Patents in the patentECO™ Air Index have the greatest complexity as measured by the average number of classifications — 8.04. Water Index inventions are only slightly less complex (7.56 average US classifications). There is a significant decline in average complexity between these two groups and each of the others for which patents were issued by the program (Industry, Energy, Agriculture, Transportation). The two most complex categories of inventions were water generation (one patent with 14 classifications) and energy from photovoltaics (2 patents that averaged 12 classifications). A significant decline is observed for the other categories. At the more granular technology level, a single plastic/rubber recycling patent within the Industry Index was the most complex with 17 classifications.
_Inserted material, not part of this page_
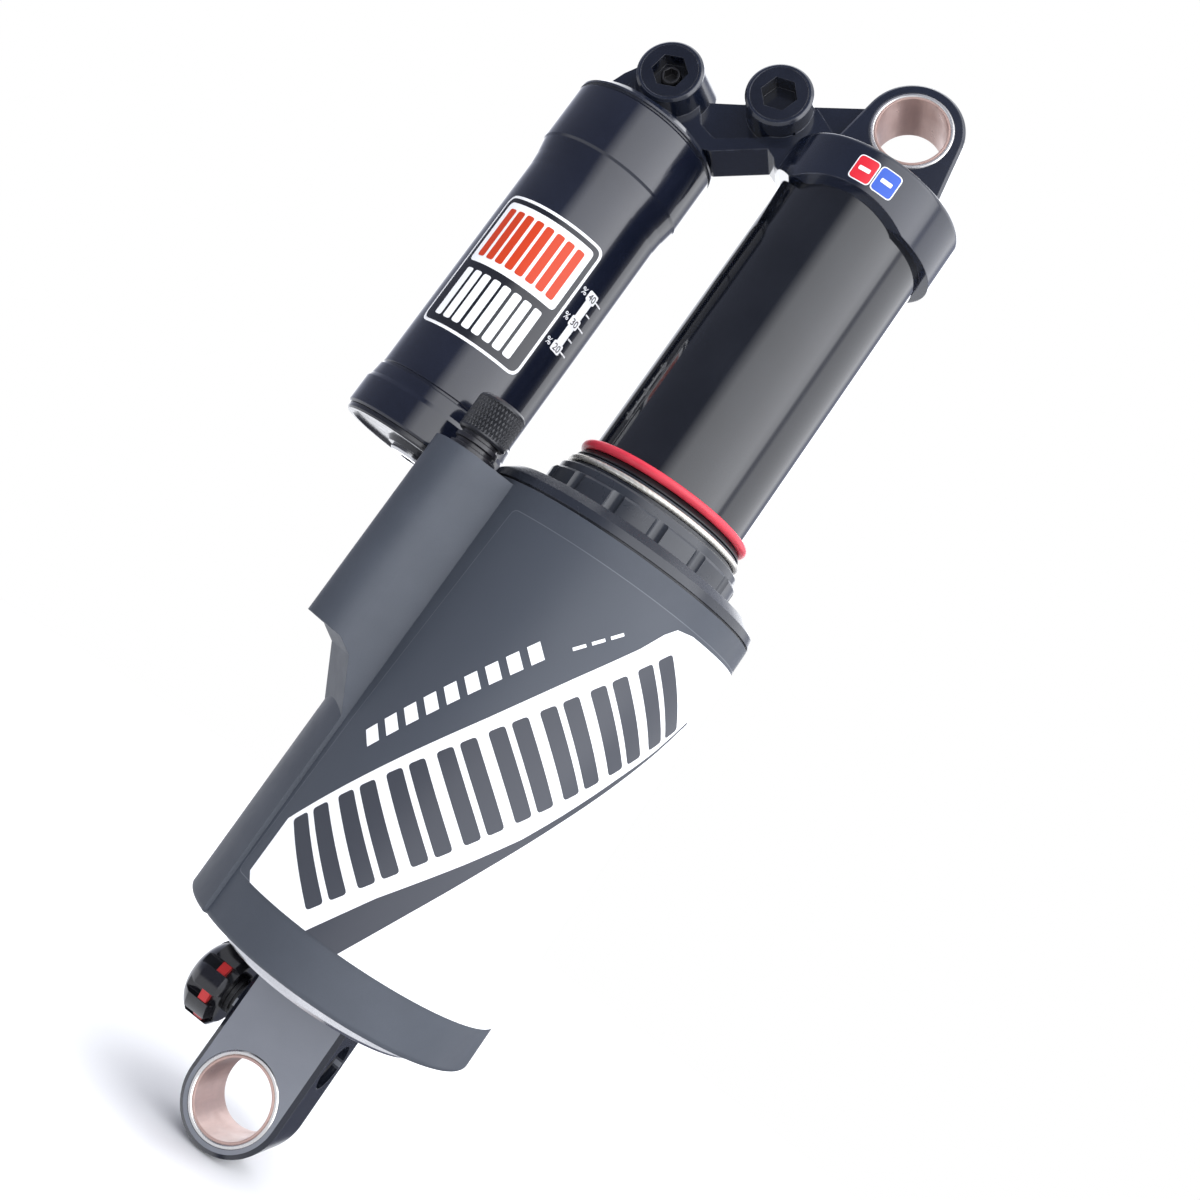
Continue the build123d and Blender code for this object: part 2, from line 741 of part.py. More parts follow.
    # socket of the damper tube and eyelet bore
    with BuildSketch(Plane.XY.offset(RING_Z0 - 2)):
        Circle(TUBE_R)
    extrude(amount=TUBE_TOP - RING_Z0 + 2, mode=Mode.SUBTRACT)
    with BuildSketch(Plane.XZ):
        with Locations((0, EYE_TO_EYE)):
            Circle(BUSH_R)
    extrude(amount=10, both=True, mode=Mode.SUBTRACT)
save(head.part, "head_casting")

# ---- valves in the two bosses ----
with BuildPart() as check_plug:
    with BuildSketch(Plane.XZ.offset(-BOSS_FACE_Y)):
        with Locations(INNER_BOSS):
            Circle(VALVE_HEAD_R)
    extrude(amount=-1.25)
    with BuildSketch(Plane.XZ.offset(-BOSS_FACE_Y - 1)):
        with Locations(INNER_BOSS):
            Circle(VALVE_R)
    extrude(amount=-6)
    with BuildSketch(Plane.XZ.offset(-BOSS_FACE_Y)):
        with Locations(INNER_BOSS):
            RegularPolygon(3.0, 6, major_radius=False, rotation=12)
    extrude(amount=-3.2, mode=Mode.SUBTRACT)
save(check_plug.part, "check_valve_plug")

with BuildPart() as compression_housing:
    with BuildSketch(Plane.XZ.offset(-BOSS_FACE_Y)):
        with Locations(OUTER_BOSS):
            Circle(VALVE_HEAD_R)
    extrude(amount=-1.25)
    with BuildSketch(Plane.XZ.offset(-BOSS_FACE_Y - 1)):
        with Locations(OUTER_BOSS):
            Circle(VALVE_R)
    extrude(amount=-5.4)
    # waisted inner end, which leaves a gallery for the oil round it
    with BuildSketch(Plane.XZ.offset(-BOSS_FACE_Y - 1)):
        with Locations(OUTER_BOSS):
            Circle(3.2)
    extrude(amount=-9)
    with BuildSketch(Plane.XZ.offset(-BOSS_FACE_Y)):
        with Locations(OUTER_BOSS):
            RegularPolygon(3.0, 6, major_radius=False, rotation=20)
    extrude(amount=-3.0, mode=Mode.SUBTRACT)
    with BuildSketch(Plane.XZ.offset(-BOSS_FACE_Y)):
        with Locations(OUTER_BOSS):
            Circle(1.95)
    extrude(amount=-12, mode=Mode.SUBTRACT)
save(compression_housing.part, "compression_housing")

with BuildPart() as compression_screw:
    with BuildSketch(Plane.XZ.offset(-BOSS_FACE_Y - 1.4)):
        with Locations(OUTER_BOSS):
            Circle(1.88)
    extrude(amount=-9.5)
    chamfer(compression_screw.edges().sort_by(Axis.Y)[0], 0.25)
    with BuildSketch(Plane.XZ.offset(-BOSS_FACE_Y - 1.4)):
        with Locations(OUTER_BOSS):
            RegularPolygon(1.25, 6, major_radius=False)
    extrude(amount=-2, mode=Mode.SUBTRACT)
save(compression_screw.part, "compression_screw")

# ---- piggyback reservoir ----
RESERVOIR = [
    (RES_BORE_R, RES_Z0),
    (14.5, RES_Z0),
    (14.8, RES_Z0 + 0.4),
    (14.8, 109.4),
    (14.45, 110.2),
    (14.2, 112.5),
    (13.75, 112.7),
    (13.75, 113.1),
    (RES_BODY_R, 113.3),
    (RES_BODY_R, 158.5),
    (14.15, 161.0),
    (RES_HEAD_R - 0.2, 163.9),
    (RES_HEAD_R, 164.4),
    (RES_HEAD_R, RES_TOP - 0.3),
    (RES_HEAD_R - 0.3, RES_TOP),
    (RES_BORE_R, RES_TOP),
]
save(turned(RESERVOIR, RES_XZ, RES_AXIS), "reservoir_body")

RES_CAP = [
    (2.6, 102.4),
    (5.0, 102.4),
    (5.6, 103.2),
    (12.4, 103.2),
    (12.9, 102.7),
    (13.9, 102.7),
    (14.2, 103.0),
    (14.2, RES_Z0 - 0.05),
    (RES_BORE_R - 0.05, RES_Z0 - 0.05),
    (RES_BORE_R - 0.05, 105.0),
    (11.2, 105.0),
    (11.2, 106.8),
    (RES_BORE_R - 0.05, 106.8),
    (RES_BORE_R - 0.05, 108.0),
    (2.6, 108.0),
]
save(turned(RES_CAP, RES_XZ, RES_AXIS), "reservoir_end_cap")
END_CAP_SEAL = [(11.25, 105.1), (12.42, 105.1), (12.42, 106.7), (11.25, 106.7)]
save(turned(END_CAP_SEAL, RES_XZ, RES_AXIS), "end_cap_seal")

with BuildPart() as fill_plug:
    with BuildSketch(RES_XZ):
        with BuildLine():
            Polyline(
                (0, 101.4),
                (3.6, 101.4),
                (4.0, 101.8),
                (4.0, 102.35),
                (2.55, 102.35),
                (2.55, 106.5),
                (0, 106.5),
                close=True,
            )
        make_face()
    revolve(axis=RES_AXIS)
    with BuildSketch(Plane.XY.offset(101)):
        with Locations((RES_X, 0)):
            RegularPolygon(1.5, 6, major_radius=False)
    extrude(amount=2.6, mode=Mode.SUBTRACT)
save(fill_plug.part, "fill_plug")

FLOATING_PISTON = [
    (0, 120.0),
    (9.0, 120.0),
    (9.0, 118.0),
    (12.0, 118.0),
    (12.39, 118.4),
    (12.39, 120.4),
    (10.9, 120.4),
    (10.9, 122.8),
    (12.39, 122.8),
    (12.39, 124.8),
    (12.0, 125.2),
    (10.0, 125.2),
    (9.0, 123.4),
    (0, 123.4),
]
save(turned(FLOATING_PISTON, RES_XZ, RES_AXIS), "floating_piston")
PISTON_SEAL = [(10.95, 120.5), (12.41, 120.5), (12.41, 122.7), (10.95, 122.7)]
save(turned(PISTON_SEAL, RES_XZ, RES_AXIS), "floating_piston_seal")

# ---- air valve ----
VALVE_BODY = [
    (2.6, 92.0),
    (3.15, 92.0),
    (3.15, LOBE_TOP + 0.05),
    (4.1, LOBE_TOP + 0.05),
    (4.1, 106.1),
    (3.5, 106.3),
    (3.5, 106.9),
    (3.95, 107.1),
    (3.95, 107.8),
    (3.4, 108.0),
    (3.4, 109.0),
    (3.85, 109.2),
    (3.85, 113.3),
    (3.5, 113.8),
    (2.6, 113.8),
]
save(turned(VALVE_BODY, VALVE_XZ, VALVE_AXIS), "valve_body")
save(turned([(0.8, 101.0), (2.55, 101.0), (2.55, 113.0), (0.8, 113.0)], VALVE_XZ, VALVE_AXIS), "valve_core")
VALVE_PIN = [(0, 99.0), (1.8, 99.0), (1.8, 99.6), (0.75, 99.8), (0.75, 113.2), (0.5, 113.5), (0, 113.5)]
save(turned(VALVE_PIN, VALVE_XZ, VALVE_AXIS), "valve_pin")
VALVE_CAP = [
    (3.92, 108.6),
    (4.2, 108.6),
    (4.45, 108.9),
    (4.45, 115.0),
    (3.9, 115.7),
    (0, 115.7),
    (0, 114.4),
    (3.6, 114.4),
    (3.92, 114.1),
]
save(turned(VALVE_CAP, VALVE_XZ, VALVE_AXIS), "valve_cap")
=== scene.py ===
import bpy
import bmesh
import json
import math
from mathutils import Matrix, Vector


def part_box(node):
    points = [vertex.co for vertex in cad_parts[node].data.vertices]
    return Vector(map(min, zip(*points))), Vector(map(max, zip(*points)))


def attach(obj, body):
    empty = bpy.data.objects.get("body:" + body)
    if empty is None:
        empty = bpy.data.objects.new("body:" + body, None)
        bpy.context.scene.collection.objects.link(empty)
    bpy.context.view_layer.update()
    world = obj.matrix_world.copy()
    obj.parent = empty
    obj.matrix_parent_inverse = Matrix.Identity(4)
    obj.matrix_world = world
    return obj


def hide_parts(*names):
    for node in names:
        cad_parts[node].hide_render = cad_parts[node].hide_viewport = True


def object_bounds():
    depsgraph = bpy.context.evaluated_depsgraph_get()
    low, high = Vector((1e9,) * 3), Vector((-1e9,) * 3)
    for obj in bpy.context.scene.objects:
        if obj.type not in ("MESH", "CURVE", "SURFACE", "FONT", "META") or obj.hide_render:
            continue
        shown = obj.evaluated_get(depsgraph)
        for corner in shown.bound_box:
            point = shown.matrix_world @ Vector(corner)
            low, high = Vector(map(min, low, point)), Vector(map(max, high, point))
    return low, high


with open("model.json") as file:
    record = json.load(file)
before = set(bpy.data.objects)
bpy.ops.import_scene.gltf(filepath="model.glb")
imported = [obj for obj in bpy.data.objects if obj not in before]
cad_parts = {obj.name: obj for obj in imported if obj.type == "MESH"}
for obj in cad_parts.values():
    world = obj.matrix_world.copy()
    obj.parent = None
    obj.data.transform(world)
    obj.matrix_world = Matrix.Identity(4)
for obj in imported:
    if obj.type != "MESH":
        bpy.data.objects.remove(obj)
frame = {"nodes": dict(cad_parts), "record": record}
cad_lo, cad_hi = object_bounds()
nodes = frame["nodes"]
MM = 0.001


# ---------------------------------------------------------------- sizes read from the frame

def centre_of(node):
    lo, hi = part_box(node)
    return (lo + hi) / 2


CAN_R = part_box("outer_can")[1].x
res_lo, res_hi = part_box("reservoir_body")
RES_X = centre_of("reservoir_body").x
RES_R = (res_hi.y - res_lo.y) / 2
cap_lo, cap_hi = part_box("valve_cap")
CAP_AT = centre_of("valve_cap")


# ---------------------------------------------------------------- objects and shader nodes

def placed(name, data):
    """A new object, linked into the scene."""
    obj = bpy.data.objects.new(name, data)
    bpy.context.scene.collection.objects.link(obj)
    return obj


def mesh_of(name, shape, material):
    """The bmesh as a mesh with one material."""
    mesh = bpy.data.meshes.new(name)
    shape.to_mesh(mesh)
    shape.free()
    mesh.materials.append(material)
    return mesh


def new_material(name):
    mat = bpy.data.materials.new(name)
    mat.use_nodes = True
    tree = mat.node_tree
    tree.nodes.clear()
    out = tree.nodes.new("ShaderNodeOutputMaterial")
    shader = tree.nodes.new("ShaderNodeBsdfPrincipled")
    tree.links.new(shader.outputs[0], out.inputs[0])
    return mat, tree, shader


def scaled(tree, stretch=(1, 1, 1)):
    """Object coordinates in metres, stretched for a grain."""
    coords = tree.nodes.new("ShaderNodeTexCoord")
    mapping = tree.nodes.new("ShaderNodeMapping")
    mapping.inputs["Scale"].default_value = stretch
    tree.links.new(coords.outputs["Object"], mapping.inputs["Vector"])
    return mapping.outputs["Vector"]


def noise(tree, vector, scale, detail=3.0, roughness=0.55, distortion=0.0):
    node = tree.nodes.new("ShaderNodeTexNoise")
    node.inputs["Scale"].default_value = scale
    node.inputs["Detail"].default_value = detail
    node.inputs["Roughness"].default_value = roughness
    node.inputs["Distortion"].default_value = distortion
    tree.links.new(vector, node.inputs["Vector"])
    return node.outputs["Fac"]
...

Slightly less complex (16 classifications) was a single wastewater treatment patent for produced water. Kior Inc. had the distinction of being awarded the most complex patent with 20 classifications. Four USPTO Tech Centers (1700, 2100, 2600, 2400) granted significantly more complex patents than the other centers. From a broad subject matter standpoint, the most complex Green Tech program patents were primarily chemical, materials engineering, and electrical/electronics subject matter.